Unless the depositing institution goes bust, you will never lose money with a term deposit. But an index fund could very easily be less worth than what you put into it at any given time, depending on the movement of the index. If you had the misfortune to be in index funds when the global financial crisis struck, you would have lost a great deal of money.

The return you see quoted for an index fund is the amount by which the value of the units in the fund has increased over the time scale measured. It does not represent interest paid like the returns you see quoted for term deposits. The value of units in an index fund can go down as well as up, whereas your term deposit is always and forever the dollars you put in + the interest paid.

Over a very long time scale, and making regular deposits (look up "dollar cost averaging") you could probably make a better return on index funds than by reinvesting in term deposits with banks, but you will not have the same security if you value being able to rely on having X dollars around at any given time.
posted by i_am_joe's_spleen at 3:05 AM on June 15, 2011


The stock indexes like the Dow Jones Industrial Average, or the S&P 500, are simply concatenations of the values of a group of stocks. In the case of the DJIA, it is a mere 30 stocks. Granted, it is probably the 30 best companies, but it is still just 30. The S&P 500 is 500 stocks.

They have a recipe for what the components are. It might be 3 shares of Cisco, 5 shares of McDonalds, 2 shares of IBM.

An index fund is a mutual fund. (Very simply, an investment account owned by a bunch of people.) What it does is purchase stocks in the same ratios as whatever fund it is shadowing. If the DJIA goes up 10%, the value of your account goes up 10%.

They are a good part of an investment strategy, but they aren't "savings" in that you can lose principal.

The returns will likely be better than just the stated gains of the average because of dividends. (Dividends are your share of the profits of that company for the time period based on your percentage ownership in that company. They are usually stated as a percentage of the share price.) So even if the index remains flat, the dividends paid will make your gains positive.

Friendly advice: index funds are meant to be long term holds. If you bought an index fund 5 years ago, you are probably just breaking even. If you bought 10 years ago, you are probably doing ok.

So, if you want to save for the short term and regular bank interest isn't enough for you and you'd like to take on a little more risk in exchange for a little more payback, you might want to consider one of the "capital preservation" funds. They choose their own grouping of stocks based on low risk, steady growth and dividend payout, with the intent that a dollar parked in that fund will maintain the value it had when you deposited it. They are a sort of hedge fund (in the classic sense, not the legal sense). If the market skyrockets, you may not make all the gains, but if it drops, their goal is that your money stays relatively safe.

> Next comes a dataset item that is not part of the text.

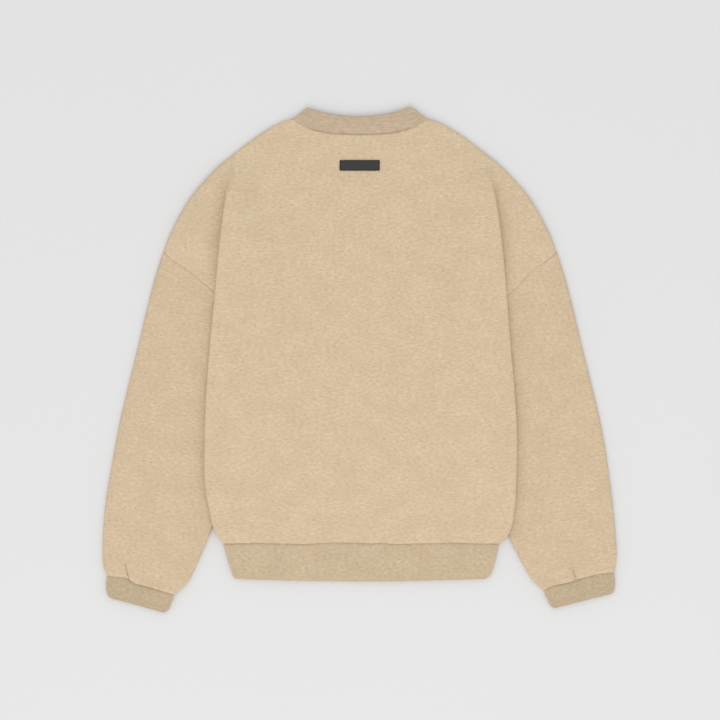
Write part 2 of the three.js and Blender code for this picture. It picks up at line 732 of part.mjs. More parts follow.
const hemLine = [{ x: -1, y: BACK_ROWS[0] }, { x: 1, y: BACK_ROWS[0] }];
const hemRibLine = [{ x: -1, y: HEM[0].y }, { x: 1, y: HEM[0].y }];
const armholeLines = [-1, 1].map((sign) => armhole.slice(1).map((p) => ({ x: sign * p.x, y: p.y })));

add('back_panel', thicken(buildBack(), FLEECE, [hemLine, ...armholeLines]), BODY_COLOR, 0.95);
add('front_panel', frontGeometry(), BODY_COLOR, 0.95);
for (const side of ['left', 'right']) {
  const sign = side === 'left' ? -1 : 1;
  const sleeveEnds = tubeEnds(sleeveRows(side), sign);
  add(`sleeve_${side}`, thicken(sleeveSheet(side), FLEECE, sleeveEnds), SLEEVE_COLOR, 0.95);
  add(`cuff_${side}`, thicken(cuffSheet(side), RIB, tubeEnds(CUFF[side], sign)), RIB_COLOR, 0.9);
}
add('hem_rib', thicken(hemSheet(), RIB, [hemRibLine]), RIB_COLOR, 0.9);
add('neck_rib', thicken(collarSheet(), RIB, []), RIB_COLOR, 0.9);
add('label_patch', labelGeometry(), LABEL_COLOR, 0.6);

export default group;
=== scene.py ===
"""Crewneck sweatshirt laid flat with its back up, dressed for rendering."""

import logging
import math
from dataclasses import dataclass, field
from enum import Enum
from typing import NamedTuple, Sequence, TypeVar

import bmesh
import bpy
import numpy as np
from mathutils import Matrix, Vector


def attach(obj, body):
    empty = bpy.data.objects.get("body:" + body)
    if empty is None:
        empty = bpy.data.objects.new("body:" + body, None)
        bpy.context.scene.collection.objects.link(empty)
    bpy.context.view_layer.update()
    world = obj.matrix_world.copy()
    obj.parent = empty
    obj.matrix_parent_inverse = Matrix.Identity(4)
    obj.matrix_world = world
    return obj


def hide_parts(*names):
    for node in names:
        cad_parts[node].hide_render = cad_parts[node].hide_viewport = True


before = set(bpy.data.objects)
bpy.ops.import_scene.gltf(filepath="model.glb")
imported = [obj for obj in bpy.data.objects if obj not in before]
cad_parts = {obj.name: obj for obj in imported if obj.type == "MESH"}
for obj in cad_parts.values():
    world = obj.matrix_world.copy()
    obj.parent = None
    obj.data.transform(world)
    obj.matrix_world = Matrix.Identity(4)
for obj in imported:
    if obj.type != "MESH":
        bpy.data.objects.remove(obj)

LOG = logging.getLogger("sweatshirt")
MM = 0.001

# Cloth walls and heights of the middle of each layer, millimetres, as in the part's solids
FLEECE = 2.4
RIB = 2.6
FRONT_Z = FLEECE / 2
LAP_Z = 3.9
LOWER_Z = 4.9
MIDDLE_Z = 7.9
BODY_Z = 6.2
SHOULDER_Z = 5.1
RIB_FRONT_Z = RIB / 2
SIDE_FOLD = 3.3
VALLEY_FOLD = (MIDDLE_Z - LOWER_Z) / 2
HEM_FOLD = 1.65
HEM_SEAM_Y = -278.0
FOLD_TOP_Y = 245.0
UNDERARM = (139.0, 50.0)
UNDERARM_ROW_Y = 54.5
ARMHOLE_END_Y = 184.0
SHOULDER_TIP = (193.0, 311.7)
LAP = 12.0
SLEEVE_CLEAR = 3.0
SLOPE_WIDTH = 62.0
EDGE_ROUND = 3.4
NECK_HALF = 103.0
NECK_CORNER_Y = 366.0
FRONT_NECK_POWER = 2.5
RIB_PITCH = 2.0
RIB_STEPS = 6
RIB_DEPTH = 0.5
RIB_ROLL = 0.55
HEM_RISE = (-276.0, -256.0)
FOLD_CLOSE_Y = 280.0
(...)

If you don't want to think about it, stick with the 3.5% CDs you are buying. That is not a bad rate of return and you have almost no risk.
posted by gjc at 6:04 AM on June 15, 2011


I disagree with gjc that 3.5% is a good rate of return. If you're taxed on those interest earnings at 30%, you're losing money to inflation of 3%.
posted by quercus23 at 6:02 PM on June 15, 2011


Response by poster: Thanks everyone. I presume a CD is the same as a term deposit - mine is earning interest at 6%, though I'll be paying > 40% interest on that.

At this stage I think I'll put a bit into a few index funds, and keep part in term deposits, and see where each of them are at in several years time.
posted by twirlypen at 7:09 PM on June 15, 2011


"CD" (Certificate of Deposit) is a US term for something very like what we call term deposits. I'd be careful about just assuming American writing on them applies, eg rules on government guarantees are different between the US and Australia.

I assume gjc is American, and that's also why gcj's view of what's a good interest rate is different.
posted by i_am_joe's_spleen at 7:41 PM on June 15, 2011


Know I'm a bit late to the game, but I've done a lot of research into different investments in Australia, so I thought I would chime in.

I think you are doing the right thing by putting most of your cash in term deposits; 6.4%, the market cash rate in Australia, is very good, and there is basically no risk. The stock market, returns on average about 11% over a very long period (e.g. 20 years). However, in the short term, it is very risky, especially at this point. There are a lot of reputable commentators who have suggested that over the next few years, the market may go up, but then go back down again. Note that there are also commentators who believe stocks will only go up. Whoever you choose to believe, if you go with stocks, a -20% return is a distinct possibility.

That said, if you are saving for retirement, and have a 20 year time frame, then maybe that doesn't bother you. This would be the standard financial planner advice as well, by the way.

In terms of index funds, I think Vanguard is a good choice (they are very well respected in the index fund world). You might also consider an exchange traded index fund, like the Spyders STW fund. This is a little more complicated to set up, but also gives you the option to buy in and sell out at a moment's notice.

I personally prefer alternative investments to buy and hold stocks. However, these are orders of magnitude more complicated. If you're not really interested, I would not recommend it. I think the index fund approach is probably the most reasonable for everyday investors.

Also, I'm not sure if you meant to say you're paying 40%+ tax on your investment income? If so that is a lot! Is this cash for retirement? If so, put it in super. Is this savings for a home deposit? Put it in one of those first home saver accounts. Do you have anyone else (a spouse or child) whom you trust and who is on a lower income tax bracket? Try to come to an agreement (in writing preferably) to have them earn the interest. Finally, do you have a home loan? If so, possibly the best place to put your spare cash is on the home loan. You will effectively be "earning" the highest cash rate available, and it will be tax-free.

A lot to consider, but I hope this helps. Good financial advice is hard to get these days, but you're on the right track getting information. All the best!